One might argue Slater could have been unaware of these comments, but he cited at least the first one on his blog, dismissing it, not as a threat, but as mere “buffoonery.”
 
As it happens, Slater writes a blog devoted to criticizing Israel and apologizing for its enemies. In addition to minimizing the threat of Hamas, he incorrectly accuses Israel of war crimes, stating flatly, “Attacks on civilian targets are the Israeli way of war.” He writes favorably of discredited Israel-critic Stephen Walt and reposts articles from radically anti-Israel Web site Mondoweiss. The very best that can be said of the blog is that it cannot be taken seriously.
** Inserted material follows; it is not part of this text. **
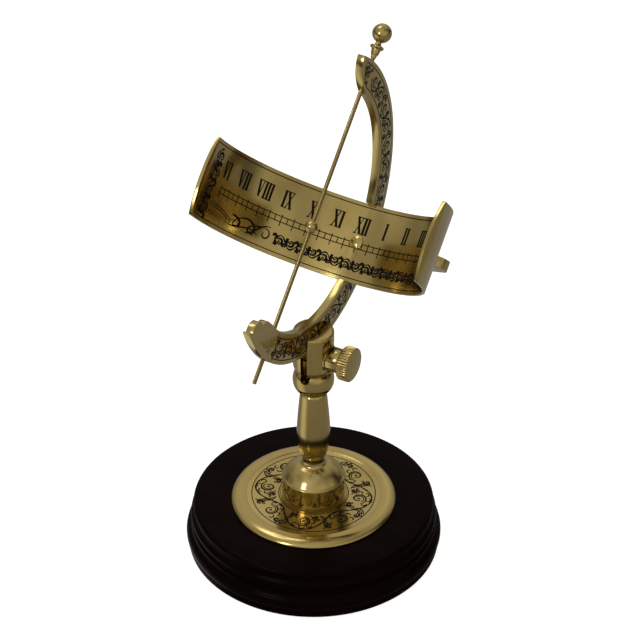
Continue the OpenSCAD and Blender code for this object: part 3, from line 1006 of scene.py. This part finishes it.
class SUNDIAL_OT_band(bpy.types.Operator):
    """Finishes the hour band and engraves its hours, minute track and scrolls"""

    bl_idname = "sundial.band"
    bl_label = "Hour band"

    def execute(self, context):
        sizes = context.scene.sundial_sizes
        finish_node("hour_band", "dial", "brass", bevel=0.3)
        finish_node("noon_screw", "dial", "screw")
        strokes = self.border(sizes) + self.hours(sizes) + self.track(sizes) + self.foliage()
        obj = engrave("band_engraving", strokes, lift=0.05)
        reach = [vertex.co.x for vertex in obj.data.vertices]
        bend_to_band(obj, (max(reach) - min(reach)) / MM)
        ride_inlay(obj, "dial")
        return {"FINISHED"}

    def border(self, sizes):
        """A line inside the band's straight edges and its bulged ends."""
        top = BAND_HALF - sizes.border_inset
        end_radius = (BAND_HALF ** 2 + BAND_BULGE ** 2) / (2 * BAND_BULGE)
        centre = BAND_RADIUS * BAND_END + BAND_BULGE - end_radius
        radius = end_radius - sizes.border_inset
        swing = math.asin(top / radius)
        meet = centre + radius * math.cos(swing)
        edges = [even(line((-meet, y), (meet, y)), sizes.border_line) for y in (-top, top)]
        right = [even(arc((centre, 0), radius, -swing, swing, 28), sizes.border_line)]
        return edges + right + mirror_x(right)

    def hours(self, sizes):
        """The hours from VI to VI, with XII in the band's middle."""
        names = ("VI", "VII", "VIII", "IX", "X", "XI", "XII",
                 "I", "II", "III", "IIII", "V", "VI")
        noon, height = names.index("XII"), 9.9
        pitch = BAND_RADIUS * sizes.hour_pitch
        strokes = []
        for i, text in enumerate(names):
            glyph = numeral(text, sizes.numeral_height, sizes.numeral_line, sizes.hairline)
            strokes += shift(glyph, (i - noon) * pitch, height)
        return strokes

    def track(self, sizes):
        """Two lines with a tick at each quarter hour, longer at the hours and half hours."""
        pitch = BAND_RADIUS * sizes.hour_pitch
        middle, half = -2.0, sizes.track_height / 2
        each_side, per_hour = 6, 4
        end, ticks = each_side * pitch, each_side * per_hour
        strokes = [even(line((-end, y), (end, y)), sizes.hairline)
                   for y in (middle - half, middle + half)]
        for i in range(-ticks, ticks + 1):
            x = i * pitch / per_hour
            below, above = (2.6, 1.3) if i % 2 == 0 else (0.0, 0.0)
            strokes.append(even(line((x, middle - half - below), (x, middle + half + above)),
                                sizes.hairline))
        return strokes

    def foliage(self):
        """Upright scrolls at both ends, a flourish low at the left and a strip beside it."""
        line_half = 0.28
        upright = inside(scroll_strip(39.0, 5.2, 4, line_half, 4), 4.8)
        upright = shift(turn(upright, QUARTER), 103.2, -19.5)
        running = inside(scroll_strip(122.0, 3.4, 18, line_half, 0), 3.4)
        return (upright + mirror_x(upright) + shift(self.flourish(), -77.0, -13.4)
                + shift(running, -46.0, -13.8))

    def flourish(self):
        """Penned loops with two leading strokes and four tails."""
        strokes = pen_loops(21, 3.8, 2, 0.78)
        tails = ((curve((-3, -2.8), (5, -6.2), (13, 2.4), (20, -2.6), 20), 0.5),
                 (curve((12, -3.8), (17, -5.4), (20, 5.6), (27, 4.4), 18), 0.55),
                 (arc((24.5, -0.4), 3.6, 2.0, -3.9, 22, 1.0), 0.5),
                 (arc((17.4, -3.0), 1.6, 0.4, 5.6, 14, 0.5), 0.45))
        strokes += [taper(points, wide, 0.2) for points, wide in tails]
        for drop in (0.0, 1.5):
            lead = curve((-20, 3.4 - drop), (-13, 3.0 - drop), (-6, 2.6 - drop),
                         (1, -1.2 - drop), 16)
            strokes.append(taper(lead, 0.34, 0.18))
        return strokes


class SUNDIAL_OT_gnomon(bpy.types.Operator):
    """Finishes the gnomon rod with its bead, pin and finial"""

    bl_idname = "sundial.gnomon"
    bl_label = "Gnomon"

    def execute(self, context):
        finish_node("gnomon_rod", "dial", "brass")
        finish_node("rod_pin", "dial", "screw")
        turned_node("finial_ferrule", "dial", "brass", place=DIAL, steps=64)
        self.finial()
        turned_node("nodus_bead", "bead", "brass", place=DIAL, steps=64)
        return {"FINISHED"}

    def finial(self):
        """A ball on a thin neck over a cup with a thick rolled lip."""
        foot, lip, ball, ball_radius = 93.4, 97.3, 105.8, 5.6
        bore, collar, cup, neck = 1.25, 1.75, 2.5, 1.65
        profile = [(bore, foot), (collar, foot), (collar, foot + 0.3), (cup - 0.1, foot + 0.3),
                   (cup, foot + 0.9)]
        profile += rounded((cup, foot + 1.0), (cup, lip - 1.4), (3.2, lip - 0.9), 6)
        profile += [(3.15 + 0.85 * math.cos(a), lip + 0.9 * math.sin(a))
                    for a in (math.radians(d) for d in range(-70, 91, 20))]
        profile += rounded((2.6, lip + 0.9), (1.7, lip + 1.1), (neck, ball - 5.0), 6)
        start = math.asin(neck / ball_radius)
        profile += [(ball_radius * math.sin(a), ball - ball_radius * math.cos(a))
                    for a in (start + (math.pi - start) * i / 24 for i in range(25))]
        finial = lathe("finial_finish", profile, 72)
        settle(finial, DIAL)
        stand_for(finial, "finial", "dial", "brass", angle=34)


OPERATORS = (SUNDIAL_OT_stage, SUNDIAL_OT_base, SUNDIAL_OT_plate, SUNDIAL_OT_column,
             SUNDIAL_OT_bow, SUNDIAL_OT_band, SUNDIAL_OT_gnomon)


class SUNDIAL_PT_panel(bpy.types.Panel):
    """Lists the sundial's pieces, sizes and colours"""

    bl_label = "Equatorial Sundial"
    bl_idname = "SUNDIAL_PT_panel"
    bl_space_type = "VIEW_3D"
    bl_region_type = "UI"
    bl_category = "Sundial"

    def draw(self, context):
        column = self.layout.column()
        for settings in (context.scene.sundial_sizes, context.scene.sundial_finish):
            for name in settings.bl_rna.properties.keys():
                if name not in ("rna_type", "name"):
                    column.prop(settings, name)
        for operator in OPERATORS:
            column.operator(operator.bl_idname)


CLASSES = (SundialSizes, SundialFinish, *OPERATORS, SUNDIAL_PT_panel)


def register():
    for cls in CLASSES:
        bpy.utils.register_class(cls)
    bpy.types.Scene.sundial_sizes = bpy.props.PointerProperty(type=SundialSizes)
    bpy.types.Scene.sundial_finish = bpy.props.PointerProperty(type=SundialFinish)


def unregister():
    del bpy.types.Scene.sundial_finish
    del bpy.types.Scene.sundial_sizes
    for cls in reversed(CLASSES):
        bpy.utils.unregister_class(cls)


def main():
    register()
    bpy.ops.sundial.stage()
    bpy.ops.sundial.base()
    bpy.ops.sundial.plate()
    bpy.ops.sundial.column()
    bpy.ops.sundial.bow()
    bpy.ops.sundial.band()
    bpy.ops.sundial.gnomon()


if __name__ == "__main__":
    main()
In one post, Slater even suggests that Haim Saban, the well-known media entrepreneur, does not exist and that the Obama endorsement he published in The New York Times was a satire written by someone using the pseudonym “Haim Saban.”
 
This mendacious commentary, riddled with errors and echoing anti-Israel propaganda, discredits The Christian Science Monitor. It promotes a circular argument that, because Israel tries to limit the weaponry brought into Gaza to be used against Israeli civilians, the use of that weaponry against Israeli civilians is justified. In essence, Slater is saying Israel should not defend its citizens despite the fact that such defense is the first duty – and absolute right – of any nation state.